Give back the entire listing verbatim.

_ _ _ _ _

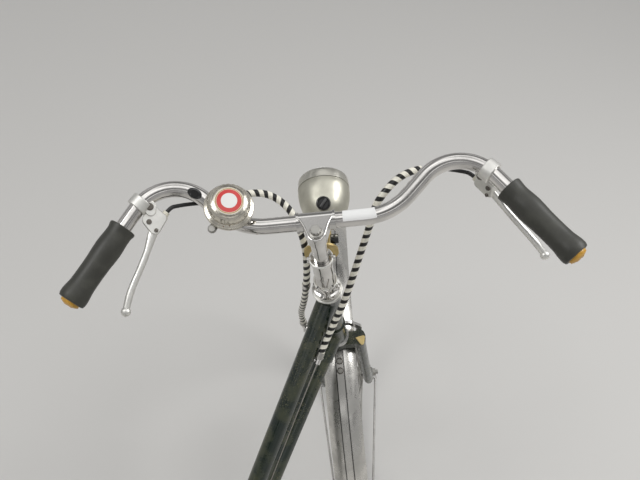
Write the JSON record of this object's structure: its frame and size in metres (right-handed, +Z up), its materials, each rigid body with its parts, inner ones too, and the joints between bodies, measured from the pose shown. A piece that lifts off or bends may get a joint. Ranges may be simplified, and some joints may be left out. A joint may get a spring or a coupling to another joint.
{
  "type": "step-through bicycle",
  "caption": "Step-through roadster bicycle with upright bars, mudguards, chain guard and centre stand, parked with its steering turned left.",
  "frame": {"origin": "on the floor, below the middle of the box round the whole bicycle; the frame's middle plane is at Y = 28.0 mm, because the steering is parked to the left, and the bottom bracket is at X = -61.7 mm", "axes": "+X forward, +Y to the rider's left, +Z up"},
  "size_m": [1.7351, 0.581, 1.087],
  "materials": {
    "dark_green_paint": "glossy, scuffed through to tan",
    "chrome_plate": "polished, lightly pitted",
    "satin_aluminium": "satin, lightly scratched",
    "zinc": "dull zinc plate",
    "yellow_zinc": "yellow passivated zinc",
    "dark_steel": "oiled steel",
    "tyre_rubber": "worn black rubber",
    "grip_rubber": "matte dark grey",
    "amber_plastic": "ribbed amber",
    "black_plastic": "satin black",
    "red_plastic": "clear red",
    "lamp_glass": "fluted clear glass",
    "saddle_vinyl": "black stitched cover",
    "striped_housing": "cream and black spiral stripes"
  },
  "bodies": {
    "frame_body": {"frame": "dark_green_paint", "rear_stays": "dark_green_paint", "headset_cups": "chrome_plate", "bottom_bracket_cups": "chrome_plate", "rear_axle": "zinc", "seat_post": "chrome_plate", "saddle_frame": "dark_steel", "saddle_cover": "saddle_vinyl", "rear_mudguard": "satin_aluminium", "rear_mudguard_stays": "chrome_plate", "chain": "dark_steel", "chain_guard": "dark_green_paint", "rear_caliper": "chrome_plate", "rear_brake_pads": "grip_rubber", "rear_brake_cable": "striped_housing", "rear_brake_wire": "chrome_plate", "rear_brake_tail": "striped_housing", "cable_stops": "chrome_plate", "stand_bracket": "zinc", "rear_reflector": "red_plastic"},
    "steering": {"fork": "dark_green_paint", "headset_stack": "chrome_plate", "stem": "chrome_plate", "handlebar": "chrome_plate", "grip_left": "grip_rubber", "grip_right": "grip_rubber", "grip_plugs": "amber_plastic", "lever_clamp_left": "satin_aluminium", "lever_clamp_right": "satin_aluminium", "lever_left": "satin_aluminium", "lever_right": "satin_aluminium", "bell_base": "chrome_plate", "bell_dome": "chrome_plate", "headlamp_shell": "satin_aluminium", "headlamp_rim": "chrome_plate", "headlamp_lens": "lamp_glass", "headlamp_switch": "black_plastic", "headlamp_bracket": "yellow_zinc", "front_caliper": "chrome_plate", "front_brake_pads": "grip_rubber", "front_brake_cable": "striped_housing", "front_mudguard": "satin_aluminium", "front_mudguard_stays": "chrome_plate", "front_axle": "zinc"},
    "front_wheel": {"front_tyre": "tyre_rubber", "front_rim": "chrome_plate", "front_hub": "zinc"},
    "rear_wheel": {"rear_tyre": "tyre_rubber", "rear_rim": "chrome_plate", "rear_hub": "zinc"},
    "cranks": {"crank_axle": "chrome_plate", "chainring": "chrome_plate", "crank_left": "chrome_plate", "crank_right": "chrome_plate"},
    "freewheel": {"sprocket": "dark_steel"},
    "left_pedal": {"pedal_left": "chrome_plate", "pedal_rubbers_left": "grip_rubber"},
    "right_pedal": {"pedal_right": "chrome_plate", "pedal_rubbers_right": "grip_rubber"},
    "parking_stand": {"stand": "zinc"}
  },
  "joints": [
    {"name": "steering_turn", "type": "hinge", "parent": "frame_body", "child": "steering", "pos_m": [0.26935, 0.02803, 0.98275], "axis": [-0.3584, 0, 0.9336], "range_deg": [-75.4, 14.6], "deforming": ["rear_brake_cable"]},
    {"name": "front_wheel_spin", "type": "hinge", "parent": "steering", "child": "front_wheel", "pos_m": [0.57903, 0.05829, 0.31991], "axis": [0.4724, -0.8625, 0.1813], "continuous": true},
    {"name": "rear_wheel_spin", "type": "hinge", "parent": "frame_body", "child": "rear_wheel", "pos_m": [-0.50898, 0.02803, 0.334], "axis": [0, 1, 0], "continuous": true},
    {"name": "crank_spin", "type": "hinge", "parent": "frame_body", "child": "cranks", "pos_m": [-0.06166, 0.02803, 0.285], "axis": [0, 1, 0], "continuous": true},
    {"name": "freewheel_spin", "type": "hinge", "parent": "frame_body", "child": "freewheel", "pos_m": [-0.50898, 0.02803, 0.334], "axis": [0, 1, 0], "continuous": true},
    {"name": "left_pedal_spin", "type": "hinge", "parent": "cranks", "child": "left_pedal", "pos_m": [-0.20582, 0.10803, 0.37509], "axis": [0, 1, 0], "continuous": true},
    {"name": "right_pedal_spin", "type": "hinge", "parent": "cranks", "child": "right_pedal", "pos_m": [0.08251, -0.05197, 0.19491], "axis": [0, 1, 0], "continuous": true},
    {"name": "stand_fold", "type": "hinge", "parent": "frame_body", "child": "parking_stand", "pos_m": [-0.13967, 0.02803, 0.267], "axis": [0, 1, 0], "range_deg": [0, 80]}
  ],
  "couplings": [
    {"joint": "freewheel_spin", "follows": "crank_spin", "ratio": 2.4444}
  ]
}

_ _ _ _ _

ANSWER FOR THIS EXERCISE:
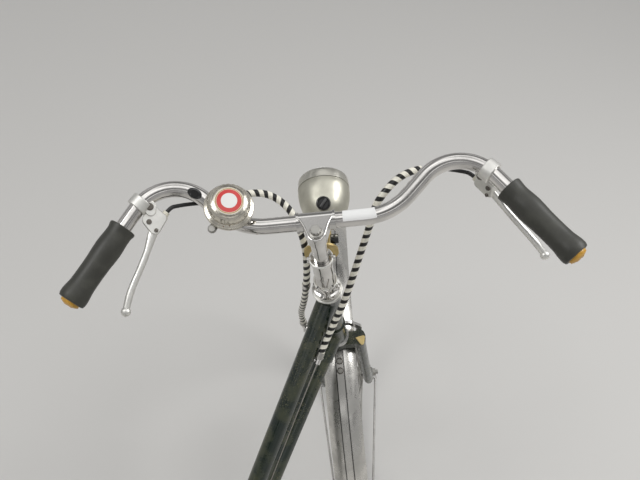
Write the JSON record of this object's structure: its frame and size in metres (right-handed, +Z up), its materials, each rigid body with its parts, inner ones too, and the joints between bodies, measured from the pose shown. A piece that lifts off or bends may get a joint. Ranges may be simplified, and some joints may be left out. A joint may get a spring or a coupling to another joint.
{
  "type": "step-through bicycle",
  "caption": "Step-through roadster bicycle with upright bars, mudguards, chain guard and centre stand, parked with its steering turned left.",
  "frame": {"origin": "on the floor, below the middle of the box round the whole bicycle; the frame's middle plane is at Y = 28.0 mm, because the steering is parked to the left, and the bottom bracket is at X = -61.7 mm", "axes": "+X forward, +Y to the rider's left, +Z up"},
  "size_m": [1.7351, 0.581, 1.087],
  "materials": {
    "dark_green_paint": "glossy, scuffed through to tan",
    "chrome_plate": "polished, lightly pitted",
    "satin_aluminium": "satin, lightly scratched",
    "zinc": "dull zinc plate",
    "yellow_zinc": "yellow passivated zinc",
    "dark_steel": "oiled steel",
    "tyre_rubber": "worn black rubber",
    "grip_rubber": "matte dark grey",
    "amber_plastic": "ribbed amber",
    "black_plastic": "satin black",
    "red_plastic": "clear red",
    "lamp_glass": "fluted clear glass",
    "saddle_vinyl": "black stitched cover",
    "striped_housing": "cream and black spiral stripes"
  },
  "bodies": {
    "frame_body": {"frame": "dark_green_paint", "rear_stays": "dark_green_paint", "headset_cups": "chrome_plate", "bottom_bracket_cups": "chrome_plate", "rear_axle": "zinc", "seat_post": "chrome_plate", "saddle_frame": "dark_steel", "saddle_cover": "saddle_vinyl", "rear_mudguard": "satin_aluminium", "rear_mudguard_stays": "chrome_plate", "chain": "dark_steel", "chain_guard": "dark_green_paint", "rear_caliper": "chrome_plate", "rear_brake_pads": "grip_rubber", "rear_brake_cable": "striped_housing", "rear_brake_wire": "chrome_plate", "rear_brake_tail": "striped_housing", "cable_stops": "chrome_plate", "stand_bracket": "zinc", "rear_reflector": "red_plastic"},
    "steering": {"fork": "dark_green_paint", "headset_stack": "chrome_plate", "stem": "chrome_plate", "handlebar": "chrome_plate", "grip_left": "grip_rubber", "grip_right": "grip_rubber", "grip_plugs": "amber_plastic", "lever_clamp_left": "satin_aluminium", "lever_clamp_right": "satin_aluminium", "lever_left": "satin_aluminium", "lever_right": "satin_aluminium", "bell_base": "chrome_plate", "bell_dome": "chrome_plate", "headlamp_shell": "satin_aluminium", "headlamp_rim": "chrome_plate", "headlamp_lens": "lamp_glass", "headlamp_switch": "black_plastic", "headlamp_bracket": "yellow_zinc", "front_caliper": "chrome_plate", "front_brake_pads": "grip_rubber", "front_brake_cable": "striped_housing", "front_mudguard": "satin_aluminium", "front_mudguard_stays": "chrome_plate", "front_axle": "zinc"},
    "front_wheel": {"front_tyre": "tyre_rubber", "front_rim": "chrome_plate", "front_hub": "zinc"},
    "rear_wheel": {"rear_tyre": "tyre_rubber", "rear_rim": "chrome_plate", "rear_hub": "zinc"},
    "cranks": {"crank_axle": "chrome_plate", "chainring": "chrome_plate", "crank_left": "chrome_plate", "crank_right": "chrome_plate"},
    "freewheel": {"sprocket": "dark_steel"},
    "left_pedal": {"pedal_left": "chrome_plate", "pedal_rubbers_left": "grip_rubber"},
    "right_pedal": {"pedal_right": "chrome_plate", "pedal_rubbers_right": "grip_rubber"},
    "parking_stand": {"stand": "zinc"}
  },
  "joints": [
    {"name": "steering_turn", "type": "hinge", "parent": "frame_body", "child": "steering", "pos_m": [0.26935, 0.02803, 0.98275], "axis": [-0.3584, 0, 0.9336], "range_deg": [-75.4, 14.6], "deforming": ["rear_brake_cable"]},
    {"name": "front_wheel_spin", "type": "hinge", "parent": "steering", "child": "front_wheel", "pos_m": [0.57903, 0.05829, 0.31991], "axis": [0.4724, -0.8625, 0.1813], "continuous": true},
    {"name": "rear_wheel_spin", "type": "hinge", "parent": "frame_body", "child": "rear_wheel", "pos_m": [-0.50898, 0.02803, 0.334], "axis": [0, 1, 0], "continuous": true},
    {"name": "crank_spin", "type": "hinge", "parent": "frame_body", "child": "cranks", "pos_m": [-0.06166, 0.02803, 0.285], "axis": [0, 1, 0], "continuous": true},
    {"name": "freewheel_spin", "type": "hinge", "parent": "frame_body", "child": "freewheel", "pos_m": [-0.50898, 0.02803, 0.334], "axis": [0, 1, 0], "continuous": true},
    {"name": "left_pedal_spin", "type": "hinge", "parent": "cranks", "child": "left_pedal", "pos_m": [-0.20582, 0.10803, 0.37509], "axis": [0, 1, 0], "continuous": true},
    {"name": "right_pedal_spin", "type": "hinge", "parent": "cranks", "child": "right_pedal", "pos_m": [0.08251, -0.05197, 0.19491], "axis": [0, 1, 0], "continuous": true},
    {"name": "stand_fold", "type": "hinge", "parent": "frame_body", "child": "parking_stand", "pos_m": [-0.13967, 0.02803, 0.267], "axis": [0, 1, 0], "range_deg": [0, 80]}
  ],
  "couplings": [
    {"joint": "freewheel_spin", "follows": "crank_spin", "ratio": 2.4444}
  ]
}